1754 Erskine Princ. Law Scot. ii. ix. (1757) 210 The lands astricted, (which are called also the thirle or sucken). 1799 J. Robertson Agric. Perth 397 The greatest difficulty arises, where the mill belongs to one proprietor and the sucken to another. 1820 Scott Monast. xiii, Those of the Sucken, or enthralled ground, were liable in penalties, if, deviating from this thirlage,..they carried their grain to another mill. 1872 Innes Lect. Scot. Legal Antiq. ii. 47 The sucken, as we call the population thirled to a mill.

    b. transf. The area of a bailiff's jurisdiction; the district within which one practises or carries on business.

a 1688 J. Wallace Descr. Orkney (1693) 93 Sucken, A Bailiffrie, so much ground as is vnder the Bailiffs Jurisdiction. 1871 W. Alexander J. Milne's Songs & Poems Introd. p. ix, He afterwards commenced business as a shoemaker..in the parish of Durris, where he had a sufficient ‘sucken’ to employ two men besides himself. 1871Johnny Gibb (1873) 117 The younger Dr. Drogemweal, who had settled ‘doon throu'’, so as to be beyond the limits of his father's ‘sucken’.

    Hence ˈsuckener, a tenant of a sucken; ˈsuckening, the astriction of tenants to a mill.

1636 Reg. Mag. Sig. Scot. 215/2 In lie suckning, thirling, et astringendo burgenses. 1754 Erskine Princ. Law Scot. ii. ix. (1757) 214 Where there is neither an explicite constitution of thirlage, nor proof of services of any sort, performed by the suckeners, the dominant tenement can claim none. 1797 Statist. Acc. Scot. XIX. 67 The millers..oppress the suckeners. 1820 Scott Monast. xiii. note, Perquisites demanded by the miller, and submitted to or resisted by the Suckener as circumstances permitted.

II. ˈsucken, n.2 dial.
    Also -an.
    [Obscure formation on the root of suck v.]
    Wet, moisture; liquid manure; = sock n.3 2, 2 b. Hence ˈsuckeny a.

1615 W. Lawson Country Housew. Garden (1626) 7 The sucken of your Dwelling-house, descending into your Orchard (if it be cleanly conueighed) is good. Ibid. 41 The earth that feeds them decaying..must either haue supply of sucken, or else leaue thriuing and growing. 1878 Cumberld.
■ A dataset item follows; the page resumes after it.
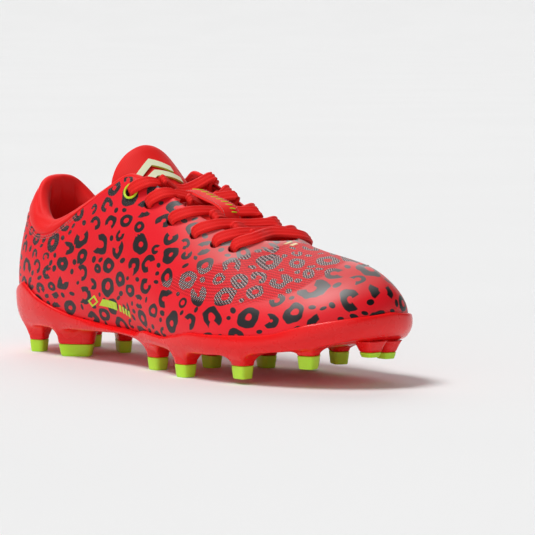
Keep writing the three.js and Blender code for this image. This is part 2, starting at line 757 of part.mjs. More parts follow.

Gloss., Suckan [mispr. Suckam]..Suckeny land, moist land of good quality.

III. ˈsucken, a. rare.
    [Short for bond-sucken (cf. love-soken s.v. love n.1 16), properly a n. = compulsory resort of a tenant to a mill for the grinding of his corn.]
    Astricted to a mill; = thirl a.

[1523 Fitzherb. Surv. 9 b, The lordes tenauntes be called bonde socon. 1859 Dickinson Gloss. Words & Phr. Cumberld. 11 Some farms are bound by tenure to carry their corn to the manorial mill to be multured and ground, and are ‘bond-sucken’ to that mill.]



1878 J. Davidson Inverurie Introd. 7 The corns sucken to the mill. Ibid. v. 178 Conglass and Drimmies were sucken to the very ancient Mill of Inveramsay. 1882 in Jamieson's Sc. Dict.


IV. sucken
    obs. Sc. pa. pple. of sink v. (Cf. drucken.)

1535 Stewart Cron. Scot. (Rolls) I. 20 His cristell eyne wes suckin in his heid.